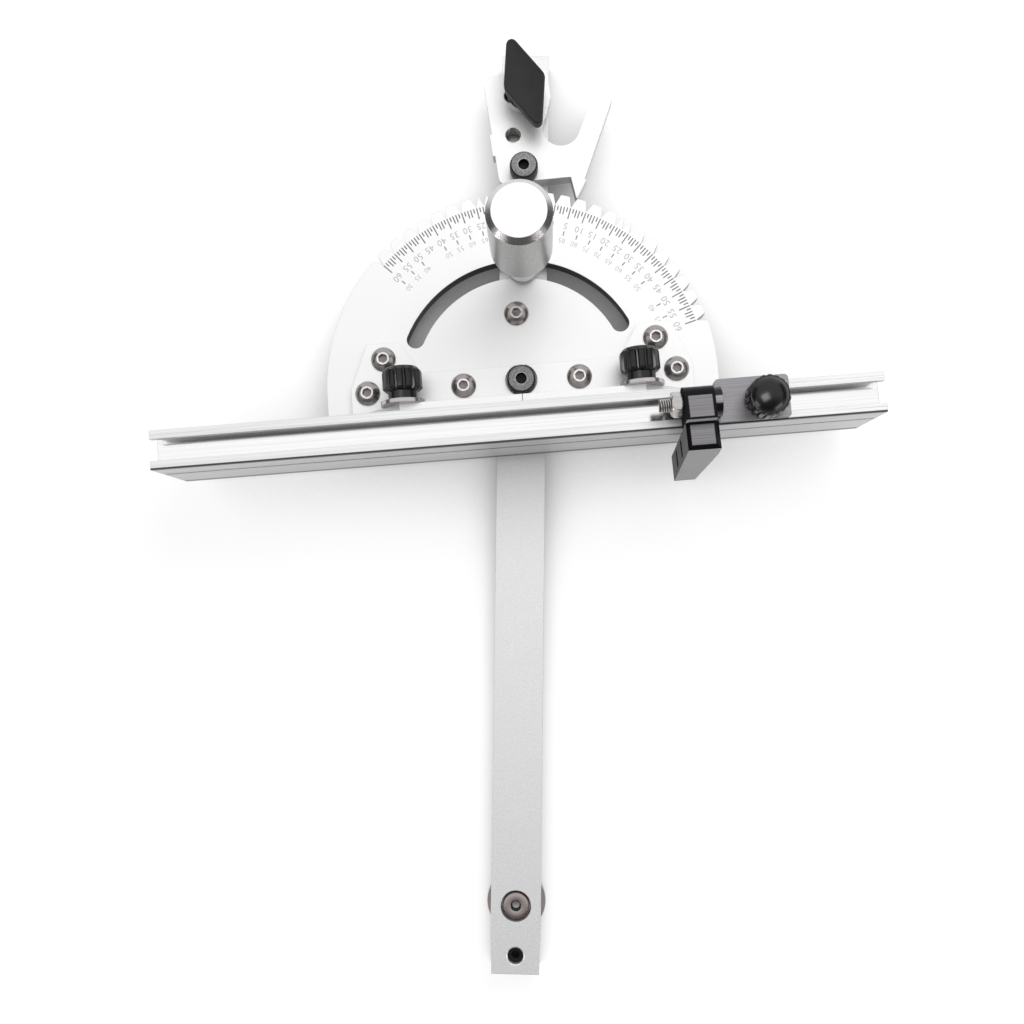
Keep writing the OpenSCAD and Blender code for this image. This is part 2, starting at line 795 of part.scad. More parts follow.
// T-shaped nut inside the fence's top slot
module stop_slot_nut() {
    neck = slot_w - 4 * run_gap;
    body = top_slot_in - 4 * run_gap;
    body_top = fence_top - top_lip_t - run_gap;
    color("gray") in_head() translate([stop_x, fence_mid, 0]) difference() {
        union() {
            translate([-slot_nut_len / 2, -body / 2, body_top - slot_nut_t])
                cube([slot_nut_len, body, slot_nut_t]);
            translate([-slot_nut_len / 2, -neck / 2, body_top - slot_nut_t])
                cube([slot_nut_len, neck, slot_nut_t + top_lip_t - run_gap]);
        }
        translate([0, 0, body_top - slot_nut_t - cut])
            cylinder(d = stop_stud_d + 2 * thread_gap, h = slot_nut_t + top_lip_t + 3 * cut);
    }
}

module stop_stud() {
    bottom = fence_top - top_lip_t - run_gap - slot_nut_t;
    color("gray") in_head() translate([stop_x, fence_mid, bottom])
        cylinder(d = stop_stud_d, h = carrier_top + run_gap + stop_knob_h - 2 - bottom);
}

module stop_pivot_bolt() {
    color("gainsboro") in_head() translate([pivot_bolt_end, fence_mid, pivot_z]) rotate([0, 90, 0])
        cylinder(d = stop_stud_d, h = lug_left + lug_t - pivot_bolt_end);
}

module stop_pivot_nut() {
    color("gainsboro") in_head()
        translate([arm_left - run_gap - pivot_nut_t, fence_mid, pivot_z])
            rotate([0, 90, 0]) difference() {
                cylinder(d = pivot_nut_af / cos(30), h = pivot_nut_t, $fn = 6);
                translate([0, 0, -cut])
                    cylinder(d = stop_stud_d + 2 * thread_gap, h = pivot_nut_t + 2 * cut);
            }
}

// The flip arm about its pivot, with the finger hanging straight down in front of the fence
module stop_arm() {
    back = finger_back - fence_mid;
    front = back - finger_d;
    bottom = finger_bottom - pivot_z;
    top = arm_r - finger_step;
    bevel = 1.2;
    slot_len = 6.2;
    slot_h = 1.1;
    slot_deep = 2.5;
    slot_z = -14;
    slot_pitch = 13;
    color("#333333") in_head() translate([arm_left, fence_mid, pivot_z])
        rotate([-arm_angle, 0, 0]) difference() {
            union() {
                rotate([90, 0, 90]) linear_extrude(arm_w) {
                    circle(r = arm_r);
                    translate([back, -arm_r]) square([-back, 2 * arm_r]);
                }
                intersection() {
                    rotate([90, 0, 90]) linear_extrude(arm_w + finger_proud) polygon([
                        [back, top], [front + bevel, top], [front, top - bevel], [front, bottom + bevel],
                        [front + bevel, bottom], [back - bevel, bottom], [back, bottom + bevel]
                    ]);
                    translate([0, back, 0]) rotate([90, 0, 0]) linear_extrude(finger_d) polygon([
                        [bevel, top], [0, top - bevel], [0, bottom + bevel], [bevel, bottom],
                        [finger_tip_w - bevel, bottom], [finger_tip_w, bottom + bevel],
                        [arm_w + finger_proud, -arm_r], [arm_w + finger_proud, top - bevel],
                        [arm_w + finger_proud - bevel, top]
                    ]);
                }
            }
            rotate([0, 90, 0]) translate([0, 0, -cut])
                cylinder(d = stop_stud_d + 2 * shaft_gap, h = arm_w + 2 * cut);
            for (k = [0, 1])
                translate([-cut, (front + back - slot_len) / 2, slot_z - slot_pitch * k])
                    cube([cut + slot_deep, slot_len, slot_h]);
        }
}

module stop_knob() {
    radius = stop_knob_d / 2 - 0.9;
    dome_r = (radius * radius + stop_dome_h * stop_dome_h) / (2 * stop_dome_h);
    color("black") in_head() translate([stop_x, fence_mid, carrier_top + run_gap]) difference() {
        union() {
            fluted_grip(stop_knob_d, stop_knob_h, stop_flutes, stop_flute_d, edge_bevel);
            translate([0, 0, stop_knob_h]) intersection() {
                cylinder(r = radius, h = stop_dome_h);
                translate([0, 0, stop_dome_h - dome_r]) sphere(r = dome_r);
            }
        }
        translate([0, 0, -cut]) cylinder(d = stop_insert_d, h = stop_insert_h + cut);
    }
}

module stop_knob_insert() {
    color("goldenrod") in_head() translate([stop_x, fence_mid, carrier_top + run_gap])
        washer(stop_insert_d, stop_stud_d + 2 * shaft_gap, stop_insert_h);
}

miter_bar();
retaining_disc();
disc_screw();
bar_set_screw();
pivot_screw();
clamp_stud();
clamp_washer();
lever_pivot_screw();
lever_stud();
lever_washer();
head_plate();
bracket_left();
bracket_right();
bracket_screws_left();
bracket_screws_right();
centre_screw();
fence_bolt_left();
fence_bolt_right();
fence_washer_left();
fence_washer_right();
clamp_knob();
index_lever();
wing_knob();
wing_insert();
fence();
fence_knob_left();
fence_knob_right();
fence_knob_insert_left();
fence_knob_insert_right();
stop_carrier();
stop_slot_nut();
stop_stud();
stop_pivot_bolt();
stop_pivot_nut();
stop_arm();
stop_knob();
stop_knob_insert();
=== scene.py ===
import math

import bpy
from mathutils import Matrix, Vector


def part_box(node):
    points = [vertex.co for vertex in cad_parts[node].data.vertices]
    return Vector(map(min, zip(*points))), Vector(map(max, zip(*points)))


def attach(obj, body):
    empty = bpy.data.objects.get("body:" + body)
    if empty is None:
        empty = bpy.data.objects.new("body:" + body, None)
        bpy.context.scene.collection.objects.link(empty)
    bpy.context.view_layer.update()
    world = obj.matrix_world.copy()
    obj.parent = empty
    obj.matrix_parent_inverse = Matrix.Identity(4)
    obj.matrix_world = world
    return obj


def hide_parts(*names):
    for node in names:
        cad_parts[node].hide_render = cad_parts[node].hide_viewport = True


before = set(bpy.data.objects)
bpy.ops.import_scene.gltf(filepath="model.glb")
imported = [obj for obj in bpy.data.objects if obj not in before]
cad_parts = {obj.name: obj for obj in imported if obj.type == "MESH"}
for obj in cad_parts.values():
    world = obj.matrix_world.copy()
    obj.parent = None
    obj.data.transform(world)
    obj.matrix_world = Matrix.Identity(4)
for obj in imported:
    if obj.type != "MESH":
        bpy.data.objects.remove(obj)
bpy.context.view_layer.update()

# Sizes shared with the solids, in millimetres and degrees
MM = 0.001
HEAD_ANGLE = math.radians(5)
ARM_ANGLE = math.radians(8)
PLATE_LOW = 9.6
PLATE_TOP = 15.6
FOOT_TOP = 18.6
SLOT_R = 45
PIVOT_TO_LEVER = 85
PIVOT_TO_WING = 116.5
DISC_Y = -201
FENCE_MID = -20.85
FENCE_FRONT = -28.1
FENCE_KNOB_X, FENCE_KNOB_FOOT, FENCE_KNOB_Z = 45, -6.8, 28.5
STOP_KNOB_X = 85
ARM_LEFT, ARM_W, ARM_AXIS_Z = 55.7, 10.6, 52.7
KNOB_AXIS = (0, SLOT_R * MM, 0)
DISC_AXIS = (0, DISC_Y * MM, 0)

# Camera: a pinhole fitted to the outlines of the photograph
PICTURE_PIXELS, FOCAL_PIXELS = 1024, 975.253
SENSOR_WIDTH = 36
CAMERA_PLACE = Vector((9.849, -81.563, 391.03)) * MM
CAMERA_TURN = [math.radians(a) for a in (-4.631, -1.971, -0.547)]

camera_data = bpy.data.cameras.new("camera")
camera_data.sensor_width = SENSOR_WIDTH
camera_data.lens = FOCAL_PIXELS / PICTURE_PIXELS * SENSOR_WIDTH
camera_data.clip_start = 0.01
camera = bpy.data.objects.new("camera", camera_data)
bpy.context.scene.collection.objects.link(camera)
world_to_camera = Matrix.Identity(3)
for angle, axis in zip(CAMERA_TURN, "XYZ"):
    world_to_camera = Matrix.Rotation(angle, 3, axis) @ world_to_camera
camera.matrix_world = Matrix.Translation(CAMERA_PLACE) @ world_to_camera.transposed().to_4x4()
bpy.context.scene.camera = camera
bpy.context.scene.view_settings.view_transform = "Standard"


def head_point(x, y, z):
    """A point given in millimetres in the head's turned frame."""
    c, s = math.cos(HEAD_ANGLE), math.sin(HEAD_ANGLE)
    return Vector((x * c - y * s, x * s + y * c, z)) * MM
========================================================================
→ Challenge
Solely the line containing "miter_bar();", the line containing "bpy.context.scene.collection.objects.link(empty)", and the lines between them are to be given again, exactly as written.

→ Task answer
miter_bar();
retaining_disc();
disc_screw();
bar_set_screw();
pivot_screw();
clamp_stud();
clamp_washer();
lever_pivot_screw();
lever_stud();
lever_washer();
head_plate();
bracket_left();
bracket_right();
bracket_screws_left();
bracket_screws_right();
centre_screw();
fence_bolt_left();
fence_bolt_right();
fence_washer_left();
fence_washer_right();
clamp_knob();
index_lever();
wing_knob();
wing_insert();
fence();
fence_knob_left();
fence_knob_right();
fence_knob_insert_left();
fence_knob_insert_right();
stop_carrier();
stop_slot_nut();
stop_stud();
stop_pivot_bolt();
stop_pivot_nut();
stop_arm();
stop_knob();
stop_knob_insert();
=== scene.py ===
import math

import bpy
from mathutils import Matrix, Vector


def part_box(node):
    points = [vertex.co for vertex in cad_parts[node].data.vertices]
    return Vector(map(min, zip(*points))), Vector(map(max, zip(*points)))


def attach(obj, body):
    empty = bpy.data.objects.get("body:" + body)
    if empty is None:
        empty = bpy.data.objects.new("body:" + body, None)
        bpy.context.scene.collection.objects.link(empty)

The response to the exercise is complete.